Nowadays, of course, we do not have the benign safety valve a jubilee brings to society, instead inhabiting a permanent debt economy. During the Wall Street crash and great depression, in the early 1930s, 24 governments defaulted on paying their debts. This was, however, followed by a period of relative stability because from 1945 to the mid-1970s, just four countries had to default on paying their debts owing to a global system of regulating loans and debts across the world which limited the movement of capital across borders.

 

This system broke down in the 1970s when the current economic system – what we might call neo-liberal capitalism – began to emerge. The US abandoned the gold standard and began printing far more dollars. Controls on capital were removed and at the same time, oil price increases led to large amounts of ‘petrodollars’ from oil exporters being put into western banks.

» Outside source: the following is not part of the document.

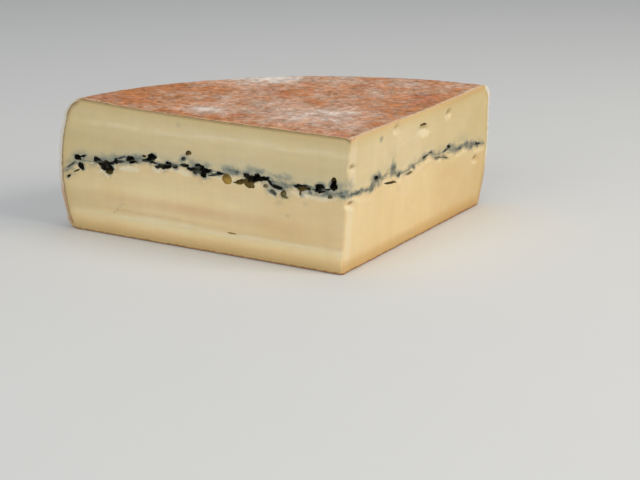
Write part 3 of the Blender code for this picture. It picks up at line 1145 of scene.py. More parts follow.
# Along, height, wide, tall, tilt and strength of each stain
LEFT_STAINS = stains(
    (1.2, 41.8, 9, 3.4, 0, 1.0), (3.2, 44.5, 9, 8, 0, 0.5), (8.2, 41.2, 12, 2.4, 0, 0.9),
    (20.2, 41, 14, 2.2, -3, 0.95), (12, 40.6, 16, 3.4, -4, 0.8), (25.5, 40.0, 6, 4, 0, 0.9),
    (33, 42.4, 14, 2.4, 5, 0.8), (40, 40.6, 16, 4.4, 12, 1.1), (36, 38.6, 7, 5, 40, 1.0),
    (43.5, 38.6, 8, 4.4, 25, 0.95), (34, 47, 8, 4, 0, 0.55), (52, 47.4, 12, 4, 0, 0.7),
    (70, 47, 10, 3, 0, 0.55), (84, 41.6, 10, 4, 0, 0.7), (92, 42, 10, 4, 0, 0.6),
    (98, 46.5, 12, 3, -10, 0.6), (112, 41.5, 12, 4, -10, 0.6), (150, 40, 16, 8, 10, 0.7),
    (150.5, 36.5, 12, 6, 20, 0.6), (168, 39.5, 10, 5, 0, 0.7), (39, 33.4, 5, 5, 50, 0.38),
    (22.5, 34.5, 7, 3, -10, 0.3), (29.2, 43.3, 10, 2.6, 0, 0.6), (32.2, 46.4, 10, 2.4, 10, 0.35),
    (39.2, 46.6, 14, 2.6, 5, 0.6), (38.2, 44.4, 12, 1.4, 0, 0.6), (43.2, 45.2, 8, 2, 20, 0.7),
    (51.2, 47, 10, 3, 0, 0.6), (58.2, 47, 12, 3, 0, 0.4), (66.2, 46.6, 14, 2.6, 0, 0.65),
    (78.2, 42.3, 10, 1.6, -12, 0.5), (86.2, 38.5, 14, 5, 0, 0.25), (95.2, 42.2, 10, 2, 0, 0.4),
    (100.2, 46.6, 12, 3, -20, 0.5), (98.2, 49, 6, 3, -30, 0.7), (111.2, 47.5, 18, 5, 0, 0.3),
    (116.2, 43, 6, 4, 30, 0.4), (120.2, 43, 16, 3, -5, 0.45), (126.2, 44.0, 10, 2.4, -5, 0.55),
    (125.2, 47.5, 8, 2, 20, 0.25), (135.2, 46.6, 14, 1.4, -20, 0.30), (139.2, 44.2, 10, 1.6, -15, 0.55),
    (150.2, 48.5, 5, 3, 0, 0.15), (153.2, 36, 8, 5, 0, 0.2), (161.2, 41, 10, 5, 0, 0.45),
    (163.2, 37.5, 12, 4, 0, 0.35), (170.2, 39, 14, 5, -30, 0.6), (175.2, 35, 10, 3, -45, 0.65),
    (178.2, 32, 6, 5, -60, 0.4), (169.2, 33, 10, 2.5, -25, 0.4), (168.0, 40.0, 16, 8, -20, 0.60),
    (158.0, 41.0, 15, 6, 0, 0.45), (174.0, 35.0, 6, 9, -20, 0.50), (137.5, 18.4, 5, 1.2, 25, 0.34),
    (140.5, 17.6, 5, 1.2, -40, 0.36), (143.5, 14.2, 6, 1.4, -60, 0.40), (101.2, 66.5, 4, 2, 0, 0.45),
    (33.2, 26.5, 4, 3, 0, 0.3), (22.2, 35, 9, 4, -20, 0.22), (36.2, 33, 9, 3, 30, 0.25),
)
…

These dollars were lent across the world – huge amounts going to Latin American and African countries.

 

At the start of the 1980s, the same US banks who had lent the money out, increased interest rates in order to control inflation. The prices of commodities fell – a problem for the many Southern countries dependent on these commodities for export. Many Latin American and African countries were unable to pay their loans to the bankers and the ‘third world debt crisis’ was born.

 

Rather than allowing these countries to go bankrupt, or instituting some form of jubilee, the powerful pushed for so-called ‘bailouts’ by the IMF and World Bank – effectively repaying the banks, and simply transferring the debts. At the same time they insisted on structural adjustment; austerity, and rapid radical deregulation and liberalisation. The result: countries lost their ability to make democratic decisions about their economic policy. Latin America and Africa saw their economies decline for the next twenty years, and poverty and inequality increase.

 

With continued deregulation across the world, loans and debts between countries continued to increase and grow rapidly. And so the debt crises continued from Mexico, to Thailand, South Korea and Indonesia, then Russia and Argentina, and a few years ago reached the US, UK and Eurozone.

 

Today we live in a world of huge debts. The debt owed by everyone in the UK – individuals, companies and the government – is 950% of our annual income.  The total debt owed to foreigners by the most impoverished countries still stands at $930 billion, an increase of $300 billion since 2006.

 

Whilst slavery is formally abolished, in many parts of the world the burden of debts still denies people their freedom. A family with a large mortgage and negative equity are trapped where they live. Deeply indebted countries, from Greece to Jamaica, have their economies run by foreign powers. Land and capital have become increasingly owned by a few at the top.

 

But the indebted are beginning to fight back. In the late-1990s The Jubilee 2000 campaign was launched, calling for a debt free start for 52 countries – a jubilee that was to be declared in the year 2000. It was based on the work of activists from indebted countries who saw that the loans had done little or nothing to benefit ordinary people, but had created a debt which was bleeding their countries of resources.

 

The campaign has some impact. From 2005, thirty-two countries, mainly in Africa, began to have significant amounts (around $130 billion) of debt cancelled. But to qualify, governments had to keep following IMF and World Bank neo-liberal policies.

 

Other governments took matters into their own hands. In 2001, Argentina, in the middle of a debt crisis, defaulted on its debts, devalued its exchange rate and brought back controls on capital. After a few months of turmoil, its economy grew strongly.

 

A real jubilee would allow us to stop and examine what sort of society we are living in and strive to ensure everyone’s needs are met. In a modern context it would mean radically reducing debts, regulate finance and control the banks to ensure they are run in the public interest.

 

Across Europe, this vision is inspiring people again as campaigners call for ‘debt audits’ – public assessments of an economy’s debt so that ordinary people can assess these debts and decide whether they should be paid. The idea comes from the global South, but debt audit movements have now been set up in Greece, Ireland, Portugal, Spain, Italy and France. Activists in the UK are now considering following their own debt audit campaign.

 

The call for a jubilee goes well beyond a call for charity. It is a call for justice. Just as it mobilised people 15 years ago to combat debt slavery in the global South, we believe it can mobilise people now to combat debt slavery everywhere, to challenge the type of finance-run economies we live in and to restore the notion that we should all have a say in how our economy works.